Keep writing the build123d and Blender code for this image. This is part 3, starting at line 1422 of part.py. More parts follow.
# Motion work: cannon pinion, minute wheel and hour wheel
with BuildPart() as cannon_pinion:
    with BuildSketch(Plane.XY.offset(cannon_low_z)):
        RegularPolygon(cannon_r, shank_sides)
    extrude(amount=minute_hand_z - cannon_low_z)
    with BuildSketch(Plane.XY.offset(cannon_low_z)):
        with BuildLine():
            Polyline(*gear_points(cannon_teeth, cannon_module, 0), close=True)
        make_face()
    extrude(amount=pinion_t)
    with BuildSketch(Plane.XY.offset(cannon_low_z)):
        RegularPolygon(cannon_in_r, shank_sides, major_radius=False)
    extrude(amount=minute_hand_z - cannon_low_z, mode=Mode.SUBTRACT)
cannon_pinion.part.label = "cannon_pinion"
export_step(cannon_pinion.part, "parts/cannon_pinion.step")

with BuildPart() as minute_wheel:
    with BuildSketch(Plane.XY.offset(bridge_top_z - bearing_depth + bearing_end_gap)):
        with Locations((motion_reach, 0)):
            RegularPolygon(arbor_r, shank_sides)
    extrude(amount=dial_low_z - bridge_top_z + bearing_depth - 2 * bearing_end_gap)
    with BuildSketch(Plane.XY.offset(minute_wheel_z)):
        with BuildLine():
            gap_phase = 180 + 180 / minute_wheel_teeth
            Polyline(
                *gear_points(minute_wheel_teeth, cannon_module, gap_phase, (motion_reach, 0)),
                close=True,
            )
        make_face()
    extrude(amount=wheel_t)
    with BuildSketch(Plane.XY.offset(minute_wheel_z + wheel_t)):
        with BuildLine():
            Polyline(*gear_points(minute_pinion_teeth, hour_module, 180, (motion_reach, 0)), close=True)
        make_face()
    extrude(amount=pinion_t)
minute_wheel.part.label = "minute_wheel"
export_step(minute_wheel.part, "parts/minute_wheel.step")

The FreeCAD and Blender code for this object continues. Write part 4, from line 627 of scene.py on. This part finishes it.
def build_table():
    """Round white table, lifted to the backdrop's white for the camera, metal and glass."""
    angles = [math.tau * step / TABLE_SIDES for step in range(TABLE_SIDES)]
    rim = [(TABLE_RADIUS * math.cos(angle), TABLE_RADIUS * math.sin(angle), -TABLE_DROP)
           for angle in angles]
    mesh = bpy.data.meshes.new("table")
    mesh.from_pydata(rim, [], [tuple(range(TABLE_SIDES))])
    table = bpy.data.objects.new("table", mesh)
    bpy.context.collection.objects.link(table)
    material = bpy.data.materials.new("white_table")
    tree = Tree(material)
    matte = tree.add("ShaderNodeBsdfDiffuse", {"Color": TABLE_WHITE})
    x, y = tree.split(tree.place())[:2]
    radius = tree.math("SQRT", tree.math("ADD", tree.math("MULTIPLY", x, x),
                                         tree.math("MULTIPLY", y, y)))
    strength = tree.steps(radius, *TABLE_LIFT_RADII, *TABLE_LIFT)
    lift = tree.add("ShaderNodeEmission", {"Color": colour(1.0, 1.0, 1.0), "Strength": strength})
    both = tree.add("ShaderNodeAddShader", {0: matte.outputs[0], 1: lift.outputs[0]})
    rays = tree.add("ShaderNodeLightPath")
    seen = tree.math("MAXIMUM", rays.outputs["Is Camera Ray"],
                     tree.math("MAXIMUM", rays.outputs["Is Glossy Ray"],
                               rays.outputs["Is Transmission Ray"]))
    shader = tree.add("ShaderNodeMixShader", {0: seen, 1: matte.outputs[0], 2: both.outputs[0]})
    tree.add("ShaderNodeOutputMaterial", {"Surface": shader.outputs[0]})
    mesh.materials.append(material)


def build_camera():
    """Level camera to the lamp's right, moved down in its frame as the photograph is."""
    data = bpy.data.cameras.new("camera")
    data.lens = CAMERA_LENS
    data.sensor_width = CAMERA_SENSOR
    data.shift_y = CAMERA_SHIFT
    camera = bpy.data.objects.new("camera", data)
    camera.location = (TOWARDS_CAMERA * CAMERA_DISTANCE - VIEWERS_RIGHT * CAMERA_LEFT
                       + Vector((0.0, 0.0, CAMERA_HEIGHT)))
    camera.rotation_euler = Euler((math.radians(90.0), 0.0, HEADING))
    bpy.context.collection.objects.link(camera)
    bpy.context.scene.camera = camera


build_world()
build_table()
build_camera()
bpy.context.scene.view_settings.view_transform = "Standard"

==

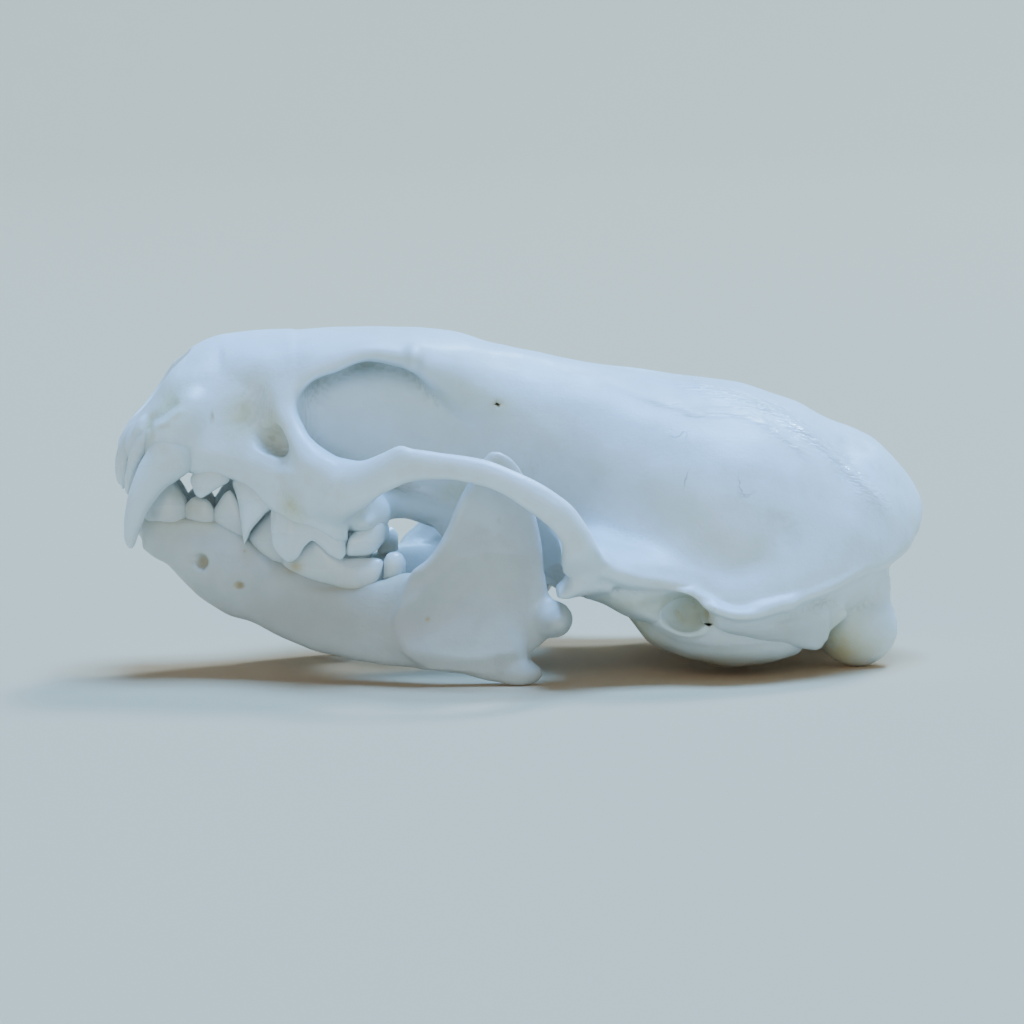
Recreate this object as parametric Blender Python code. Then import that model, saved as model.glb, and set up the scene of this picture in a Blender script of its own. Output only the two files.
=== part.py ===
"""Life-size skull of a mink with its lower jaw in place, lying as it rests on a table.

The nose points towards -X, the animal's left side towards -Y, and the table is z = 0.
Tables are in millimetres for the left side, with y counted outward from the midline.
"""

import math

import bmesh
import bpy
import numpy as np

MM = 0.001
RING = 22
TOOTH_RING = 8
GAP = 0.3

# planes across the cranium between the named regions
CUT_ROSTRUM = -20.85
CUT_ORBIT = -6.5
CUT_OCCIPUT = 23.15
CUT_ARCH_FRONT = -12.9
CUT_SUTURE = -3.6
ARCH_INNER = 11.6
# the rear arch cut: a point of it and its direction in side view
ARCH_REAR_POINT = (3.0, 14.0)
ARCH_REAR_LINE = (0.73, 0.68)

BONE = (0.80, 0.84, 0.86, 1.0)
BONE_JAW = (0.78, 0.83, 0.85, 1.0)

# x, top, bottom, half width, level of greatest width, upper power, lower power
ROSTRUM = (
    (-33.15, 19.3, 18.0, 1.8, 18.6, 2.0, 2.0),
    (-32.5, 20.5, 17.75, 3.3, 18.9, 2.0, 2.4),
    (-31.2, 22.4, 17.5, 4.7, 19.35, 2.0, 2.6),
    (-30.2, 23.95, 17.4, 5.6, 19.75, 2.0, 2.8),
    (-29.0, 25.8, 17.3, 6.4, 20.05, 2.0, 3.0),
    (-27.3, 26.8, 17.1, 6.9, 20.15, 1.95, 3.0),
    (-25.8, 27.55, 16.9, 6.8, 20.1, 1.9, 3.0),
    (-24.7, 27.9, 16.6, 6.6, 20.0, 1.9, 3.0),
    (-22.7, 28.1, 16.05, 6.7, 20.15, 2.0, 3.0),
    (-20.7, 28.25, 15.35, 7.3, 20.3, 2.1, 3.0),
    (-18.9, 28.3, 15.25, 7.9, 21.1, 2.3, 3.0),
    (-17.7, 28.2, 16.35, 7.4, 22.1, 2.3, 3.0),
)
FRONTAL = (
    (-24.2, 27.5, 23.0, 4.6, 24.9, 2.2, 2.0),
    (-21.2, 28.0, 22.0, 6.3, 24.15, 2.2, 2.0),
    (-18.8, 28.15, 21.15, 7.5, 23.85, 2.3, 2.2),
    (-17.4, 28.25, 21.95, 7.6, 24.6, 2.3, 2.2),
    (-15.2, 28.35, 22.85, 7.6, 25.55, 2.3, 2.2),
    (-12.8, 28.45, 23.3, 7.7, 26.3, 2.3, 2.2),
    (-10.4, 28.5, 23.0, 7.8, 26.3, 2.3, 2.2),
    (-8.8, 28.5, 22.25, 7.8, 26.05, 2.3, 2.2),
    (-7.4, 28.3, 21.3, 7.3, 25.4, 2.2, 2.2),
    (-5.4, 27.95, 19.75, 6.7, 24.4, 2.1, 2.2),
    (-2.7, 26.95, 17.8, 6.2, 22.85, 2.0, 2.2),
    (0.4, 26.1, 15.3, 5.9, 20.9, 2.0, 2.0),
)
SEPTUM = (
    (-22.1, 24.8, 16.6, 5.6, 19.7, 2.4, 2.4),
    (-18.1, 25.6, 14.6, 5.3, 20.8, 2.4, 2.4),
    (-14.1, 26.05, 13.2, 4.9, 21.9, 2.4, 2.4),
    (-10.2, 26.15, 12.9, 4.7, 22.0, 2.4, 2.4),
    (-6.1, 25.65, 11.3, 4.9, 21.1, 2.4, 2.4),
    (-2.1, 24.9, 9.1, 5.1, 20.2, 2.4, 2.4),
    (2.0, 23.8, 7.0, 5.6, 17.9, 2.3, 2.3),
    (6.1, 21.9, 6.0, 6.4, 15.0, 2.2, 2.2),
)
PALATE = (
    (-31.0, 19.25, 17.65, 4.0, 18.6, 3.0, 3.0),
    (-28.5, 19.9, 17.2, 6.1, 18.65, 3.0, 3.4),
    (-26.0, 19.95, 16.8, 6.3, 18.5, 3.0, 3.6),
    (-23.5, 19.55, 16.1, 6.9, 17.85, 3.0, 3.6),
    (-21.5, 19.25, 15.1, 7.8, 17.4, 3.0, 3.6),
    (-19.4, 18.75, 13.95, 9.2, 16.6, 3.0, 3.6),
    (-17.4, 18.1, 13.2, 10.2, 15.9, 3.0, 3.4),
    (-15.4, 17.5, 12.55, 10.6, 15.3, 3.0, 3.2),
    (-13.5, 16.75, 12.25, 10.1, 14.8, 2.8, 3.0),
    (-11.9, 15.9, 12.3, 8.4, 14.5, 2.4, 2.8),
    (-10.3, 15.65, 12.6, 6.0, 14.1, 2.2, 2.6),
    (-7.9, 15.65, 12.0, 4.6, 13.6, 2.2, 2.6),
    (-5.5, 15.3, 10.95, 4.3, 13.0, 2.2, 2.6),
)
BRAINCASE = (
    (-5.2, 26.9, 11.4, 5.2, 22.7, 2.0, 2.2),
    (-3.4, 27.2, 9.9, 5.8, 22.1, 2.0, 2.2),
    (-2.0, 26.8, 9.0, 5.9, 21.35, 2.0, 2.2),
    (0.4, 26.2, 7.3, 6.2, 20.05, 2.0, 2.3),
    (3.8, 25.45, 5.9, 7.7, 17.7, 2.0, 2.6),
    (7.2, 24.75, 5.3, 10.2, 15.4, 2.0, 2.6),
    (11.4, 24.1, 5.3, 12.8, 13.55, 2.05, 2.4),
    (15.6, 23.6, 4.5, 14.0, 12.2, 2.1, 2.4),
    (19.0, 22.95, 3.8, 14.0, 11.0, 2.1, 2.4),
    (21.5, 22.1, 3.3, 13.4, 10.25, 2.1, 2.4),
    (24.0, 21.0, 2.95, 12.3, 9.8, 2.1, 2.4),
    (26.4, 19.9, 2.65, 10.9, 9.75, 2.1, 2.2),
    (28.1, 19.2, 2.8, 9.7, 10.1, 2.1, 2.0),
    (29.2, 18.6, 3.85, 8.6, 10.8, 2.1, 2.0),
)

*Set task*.
Reproduce exactly the lines from the line with "Recreate this object" to the line with "import math", both end lines included.

*Exercise solution*.
Recreate this object as parametric Blender Python code. Then import that model, saved as model.glb, and set up the scene of this picture in a Blender script of its own. Output only the two files.
=== part.py ===
"""Life-size skull of a mink with its lower jaw in place, lying as it rests on a table.

The nose points towards -X, the animal's left side towards -Y, and the table is z = 0.
Tables are in millimetres for the left side, with y counted outward from the midline.
"""

import math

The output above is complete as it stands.